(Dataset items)
Start

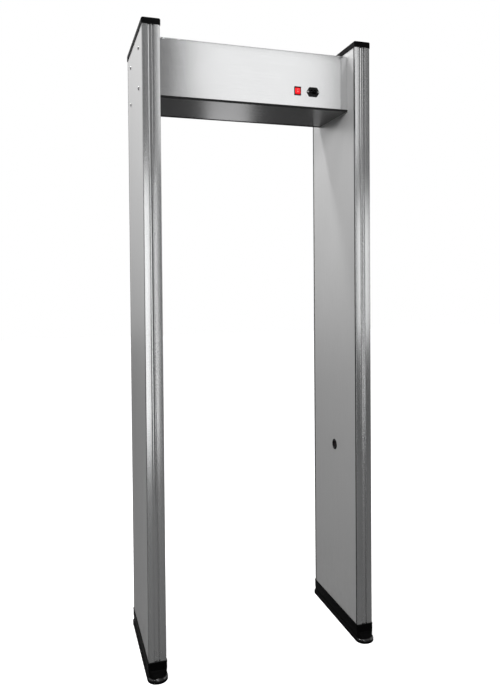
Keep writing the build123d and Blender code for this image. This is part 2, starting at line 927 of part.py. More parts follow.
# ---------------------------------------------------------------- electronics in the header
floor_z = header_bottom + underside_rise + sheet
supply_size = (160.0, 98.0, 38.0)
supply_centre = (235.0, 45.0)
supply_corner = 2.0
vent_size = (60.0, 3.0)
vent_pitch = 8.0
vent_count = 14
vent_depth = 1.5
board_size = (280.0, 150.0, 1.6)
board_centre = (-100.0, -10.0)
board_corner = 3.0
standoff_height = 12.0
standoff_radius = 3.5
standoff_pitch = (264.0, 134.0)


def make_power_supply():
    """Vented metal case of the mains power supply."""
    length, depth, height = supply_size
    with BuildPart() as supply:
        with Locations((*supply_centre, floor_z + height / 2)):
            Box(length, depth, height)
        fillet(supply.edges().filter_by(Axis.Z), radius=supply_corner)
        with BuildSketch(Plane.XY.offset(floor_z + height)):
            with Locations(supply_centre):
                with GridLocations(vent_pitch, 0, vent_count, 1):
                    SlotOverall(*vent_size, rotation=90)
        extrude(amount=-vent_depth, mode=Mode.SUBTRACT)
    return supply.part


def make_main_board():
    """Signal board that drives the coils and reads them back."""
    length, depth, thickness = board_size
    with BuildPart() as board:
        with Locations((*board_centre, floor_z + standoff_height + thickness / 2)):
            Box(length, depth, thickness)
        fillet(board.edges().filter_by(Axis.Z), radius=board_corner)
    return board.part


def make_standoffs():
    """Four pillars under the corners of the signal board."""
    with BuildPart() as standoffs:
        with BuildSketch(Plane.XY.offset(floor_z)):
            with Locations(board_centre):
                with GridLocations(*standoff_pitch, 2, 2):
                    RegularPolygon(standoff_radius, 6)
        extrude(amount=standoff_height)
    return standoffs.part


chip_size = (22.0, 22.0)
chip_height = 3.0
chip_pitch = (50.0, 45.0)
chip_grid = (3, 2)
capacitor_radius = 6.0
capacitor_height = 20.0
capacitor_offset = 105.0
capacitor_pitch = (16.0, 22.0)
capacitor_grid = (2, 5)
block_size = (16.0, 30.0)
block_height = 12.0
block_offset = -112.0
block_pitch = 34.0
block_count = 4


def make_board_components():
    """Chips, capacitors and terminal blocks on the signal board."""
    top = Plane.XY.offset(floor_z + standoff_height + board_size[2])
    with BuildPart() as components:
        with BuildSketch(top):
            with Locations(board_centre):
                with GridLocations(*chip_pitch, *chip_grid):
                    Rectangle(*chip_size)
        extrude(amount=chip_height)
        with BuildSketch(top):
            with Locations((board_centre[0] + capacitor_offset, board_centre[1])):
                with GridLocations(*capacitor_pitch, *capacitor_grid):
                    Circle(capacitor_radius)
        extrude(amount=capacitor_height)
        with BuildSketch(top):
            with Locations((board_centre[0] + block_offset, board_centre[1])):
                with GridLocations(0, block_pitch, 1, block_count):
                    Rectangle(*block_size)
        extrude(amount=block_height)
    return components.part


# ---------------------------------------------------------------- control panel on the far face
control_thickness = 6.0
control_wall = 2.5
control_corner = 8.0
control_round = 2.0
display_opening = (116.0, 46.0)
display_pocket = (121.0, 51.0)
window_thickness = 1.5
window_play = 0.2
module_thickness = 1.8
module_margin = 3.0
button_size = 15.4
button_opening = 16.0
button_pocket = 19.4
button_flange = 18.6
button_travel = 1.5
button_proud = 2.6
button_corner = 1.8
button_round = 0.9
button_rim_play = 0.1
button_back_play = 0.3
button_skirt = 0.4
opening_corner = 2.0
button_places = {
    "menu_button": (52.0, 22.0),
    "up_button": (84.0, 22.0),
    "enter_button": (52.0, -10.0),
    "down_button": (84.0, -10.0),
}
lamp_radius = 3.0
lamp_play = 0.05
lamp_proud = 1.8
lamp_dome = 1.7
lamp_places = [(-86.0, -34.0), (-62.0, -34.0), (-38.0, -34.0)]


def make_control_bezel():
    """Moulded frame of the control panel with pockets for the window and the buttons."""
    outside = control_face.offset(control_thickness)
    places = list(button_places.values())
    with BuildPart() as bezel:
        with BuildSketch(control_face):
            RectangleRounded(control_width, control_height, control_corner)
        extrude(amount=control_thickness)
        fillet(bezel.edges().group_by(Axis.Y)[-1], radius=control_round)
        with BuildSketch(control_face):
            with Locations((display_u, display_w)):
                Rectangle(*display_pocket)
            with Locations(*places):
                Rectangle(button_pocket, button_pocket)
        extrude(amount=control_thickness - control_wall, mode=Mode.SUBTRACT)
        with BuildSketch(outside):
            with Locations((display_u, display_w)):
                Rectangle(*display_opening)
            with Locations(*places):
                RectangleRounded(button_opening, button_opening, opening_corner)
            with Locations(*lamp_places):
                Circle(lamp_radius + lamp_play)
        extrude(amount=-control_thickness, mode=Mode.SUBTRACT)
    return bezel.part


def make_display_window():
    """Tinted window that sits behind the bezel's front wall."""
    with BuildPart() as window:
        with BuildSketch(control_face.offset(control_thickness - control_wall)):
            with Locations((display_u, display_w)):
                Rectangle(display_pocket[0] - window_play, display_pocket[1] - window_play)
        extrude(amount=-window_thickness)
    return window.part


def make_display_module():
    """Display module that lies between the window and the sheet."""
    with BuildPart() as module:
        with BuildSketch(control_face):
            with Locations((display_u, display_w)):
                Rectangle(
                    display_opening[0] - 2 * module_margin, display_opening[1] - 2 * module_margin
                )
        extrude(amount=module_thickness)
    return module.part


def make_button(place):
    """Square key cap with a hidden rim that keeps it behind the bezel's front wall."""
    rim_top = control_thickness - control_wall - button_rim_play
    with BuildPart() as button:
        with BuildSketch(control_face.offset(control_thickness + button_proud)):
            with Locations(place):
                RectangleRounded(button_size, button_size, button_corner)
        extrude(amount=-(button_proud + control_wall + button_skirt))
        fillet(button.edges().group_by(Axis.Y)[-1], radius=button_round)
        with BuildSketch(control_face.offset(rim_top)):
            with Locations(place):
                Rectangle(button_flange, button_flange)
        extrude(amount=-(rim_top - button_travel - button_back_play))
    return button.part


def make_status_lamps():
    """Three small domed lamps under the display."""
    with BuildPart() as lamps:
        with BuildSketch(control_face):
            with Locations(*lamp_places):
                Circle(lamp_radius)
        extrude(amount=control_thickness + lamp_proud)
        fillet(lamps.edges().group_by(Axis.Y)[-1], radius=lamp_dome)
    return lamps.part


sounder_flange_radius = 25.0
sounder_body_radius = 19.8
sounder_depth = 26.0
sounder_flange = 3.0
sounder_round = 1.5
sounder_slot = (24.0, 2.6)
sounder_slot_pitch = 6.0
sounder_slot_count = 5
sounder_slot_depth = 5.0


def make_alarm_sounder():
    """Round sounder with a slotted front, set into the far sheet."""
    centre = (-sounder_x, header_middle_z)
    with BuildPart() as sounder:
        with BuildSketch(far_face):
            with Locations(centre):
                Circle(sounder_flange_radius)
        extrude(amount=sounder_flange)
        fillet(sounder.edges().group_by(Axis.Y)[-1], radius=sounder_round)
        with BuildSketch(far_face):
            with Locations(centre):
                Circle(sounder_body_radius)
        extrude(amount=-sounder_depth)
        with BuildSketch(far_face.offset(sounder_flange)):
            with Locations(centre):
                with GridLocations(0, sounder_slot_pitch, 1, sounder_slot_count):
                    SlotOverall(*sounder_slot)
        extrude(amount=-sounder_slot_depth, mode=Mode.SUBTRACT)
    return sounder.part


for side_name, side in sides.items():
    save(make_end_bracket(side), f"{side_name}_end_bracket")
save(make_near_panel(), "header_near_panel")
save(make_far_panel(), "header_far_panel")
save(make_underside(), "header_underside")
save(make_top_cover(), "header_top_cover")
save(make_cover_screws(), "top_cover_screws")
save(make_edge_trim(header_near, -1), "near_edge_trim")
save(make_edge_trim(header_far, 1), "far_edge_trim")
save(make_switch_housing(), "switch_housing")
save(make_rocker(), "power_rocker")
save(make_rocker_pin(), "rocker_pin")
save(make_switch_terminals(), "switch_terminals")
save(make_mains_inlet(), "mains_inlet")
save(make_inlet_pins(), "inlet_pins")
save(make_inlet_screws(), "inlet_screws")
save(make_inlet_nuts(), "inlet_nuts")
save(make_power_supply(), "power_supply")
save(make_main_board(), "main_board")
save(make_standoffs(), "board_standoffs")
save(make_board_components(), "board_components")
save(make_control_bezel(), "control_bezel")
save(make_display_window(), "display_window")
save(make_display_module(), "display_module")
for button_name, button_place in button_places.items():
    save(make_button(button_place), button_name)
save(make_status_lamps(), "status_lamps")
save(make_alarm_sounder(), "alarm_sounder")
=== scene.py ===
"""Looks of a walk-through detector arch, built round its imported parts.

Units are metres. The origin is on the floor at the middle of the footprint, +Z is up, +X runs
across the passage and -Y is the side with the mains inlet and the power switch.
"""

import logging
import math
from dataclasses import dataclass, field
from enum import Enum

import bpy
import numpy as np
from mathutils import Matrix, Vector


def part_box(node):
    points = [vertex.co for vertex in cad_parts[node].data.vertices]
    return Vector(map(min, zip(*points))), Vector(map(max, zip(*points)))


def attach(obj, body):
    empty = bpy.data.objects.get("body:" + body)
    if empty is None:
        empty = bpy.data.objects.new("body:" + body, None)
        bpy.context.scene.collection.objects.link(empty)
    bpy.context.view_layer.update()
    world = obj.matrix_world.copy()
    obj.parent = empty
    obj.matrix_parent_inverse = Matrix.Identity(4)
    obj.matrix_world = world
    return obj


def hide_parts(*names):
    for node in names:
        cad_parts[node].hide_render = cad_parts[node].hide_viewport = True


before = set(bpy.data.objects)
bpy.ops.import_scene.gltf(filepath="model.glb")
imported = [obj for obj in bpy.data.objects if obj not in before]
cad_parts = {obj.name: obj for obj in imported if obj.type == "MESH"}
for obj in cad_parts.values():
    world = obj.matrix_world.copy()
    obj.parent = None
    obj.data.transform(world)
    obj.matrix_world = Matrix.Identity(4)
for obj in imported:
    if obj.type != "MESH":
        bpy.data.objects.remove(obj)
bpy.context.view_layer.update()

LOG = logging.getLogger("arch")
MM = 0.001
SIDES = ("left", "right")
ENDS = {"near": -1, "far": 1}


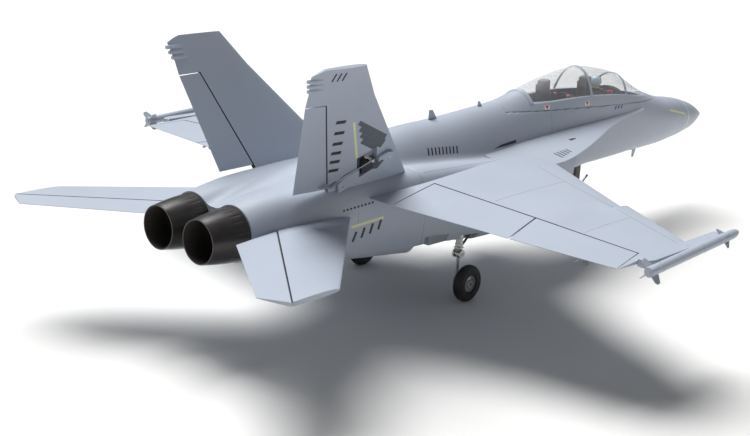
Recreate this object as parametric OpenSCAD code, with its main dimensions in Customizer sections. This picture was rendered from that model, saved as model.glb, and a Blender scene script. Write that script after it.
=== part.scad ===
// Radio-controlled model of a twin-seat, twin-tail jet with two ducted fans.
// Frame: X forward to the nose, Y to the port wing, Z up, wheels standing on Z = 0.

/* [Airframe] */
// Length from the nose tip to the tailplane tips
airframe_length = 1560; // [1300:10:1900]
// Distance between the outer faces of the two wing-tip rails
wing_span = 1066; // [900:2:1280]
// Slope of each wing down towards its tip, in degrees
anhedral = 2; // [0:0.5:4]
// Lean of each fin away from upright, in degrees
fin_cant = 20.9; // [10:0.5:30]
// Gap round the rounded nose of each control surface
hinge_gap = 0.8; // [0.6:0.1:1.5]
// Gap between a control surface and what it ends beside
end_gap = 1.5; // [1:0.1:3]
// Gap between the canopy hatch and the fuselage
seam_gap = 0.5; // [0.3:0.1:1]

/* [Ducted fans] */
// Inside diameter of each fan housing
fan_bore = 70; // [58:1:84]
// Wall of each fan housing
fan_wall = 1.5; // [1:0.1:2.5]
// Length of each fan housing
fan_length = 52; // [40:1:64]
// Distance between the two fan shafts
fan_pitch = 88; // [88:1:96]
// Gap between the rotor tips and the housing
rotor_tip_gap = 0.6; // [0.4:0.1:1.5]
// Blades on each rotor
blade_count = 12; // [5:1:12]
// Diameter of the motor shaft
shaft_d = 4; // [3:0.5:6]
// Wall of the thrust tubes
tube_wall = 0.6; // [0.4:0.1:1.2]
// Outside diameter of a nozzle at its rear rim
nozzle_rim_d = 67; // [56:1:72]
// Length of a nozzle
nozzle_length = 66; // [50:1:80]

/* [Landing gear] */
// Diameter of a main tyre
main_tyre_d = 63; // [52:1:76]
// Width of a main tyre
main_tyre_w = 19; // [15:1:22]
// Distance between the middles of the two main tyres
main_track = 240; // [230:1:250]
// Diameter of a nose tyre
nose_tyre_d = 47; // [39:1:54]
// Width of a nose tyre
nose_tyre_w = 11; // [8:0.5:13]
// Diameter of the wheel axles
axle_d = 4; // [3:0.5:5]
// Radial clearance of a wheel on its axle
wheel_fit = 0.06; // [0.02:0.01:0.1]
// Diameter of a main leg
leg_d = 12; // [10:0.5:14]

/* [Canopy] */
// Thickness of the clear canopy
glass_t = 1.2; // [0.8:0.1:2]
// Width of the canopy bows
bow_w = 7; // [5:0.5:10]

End

_WORK REQUIRED_
Return the exact lines from the line with "obj.parent = None" to the line with "standing on Z = 0.", inclusive of both, with nothing added.

_ANSWER FOR THE TASK_
    obj.parent = None
    obj.data.transform(world)
    obj.matrix_world = Matrix.Identity(4)
for obj in imported:
    if obj.type != "MESH":
        bpy.data.objects.remove(obj)
bpy.context.view_layer.update()

LOG = logging.getLogger("arch")
MM = 0.001
SIDES = ("left", "right")
ENDS = {"near": -1, "far": 1}


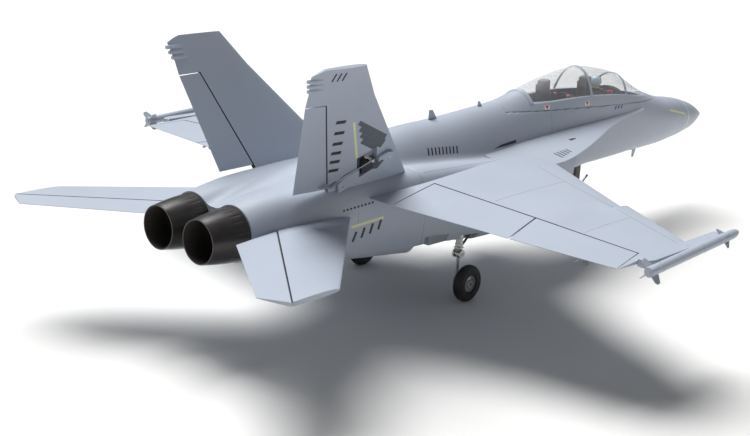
Recreate this object as parametric OpenSCAD code, with its main dimensions in Customizer sections. This picture was rendered from that model, saved as model.glb, and a Blender scene script. Write that script after it.
=== part.scad ===
// Radio-controlled model of a twin-seat, twin-tail jet with two ducted fans.
// Frame: X forward to the nose, Y to the port wing, Z up, wheels standing on Z = 0.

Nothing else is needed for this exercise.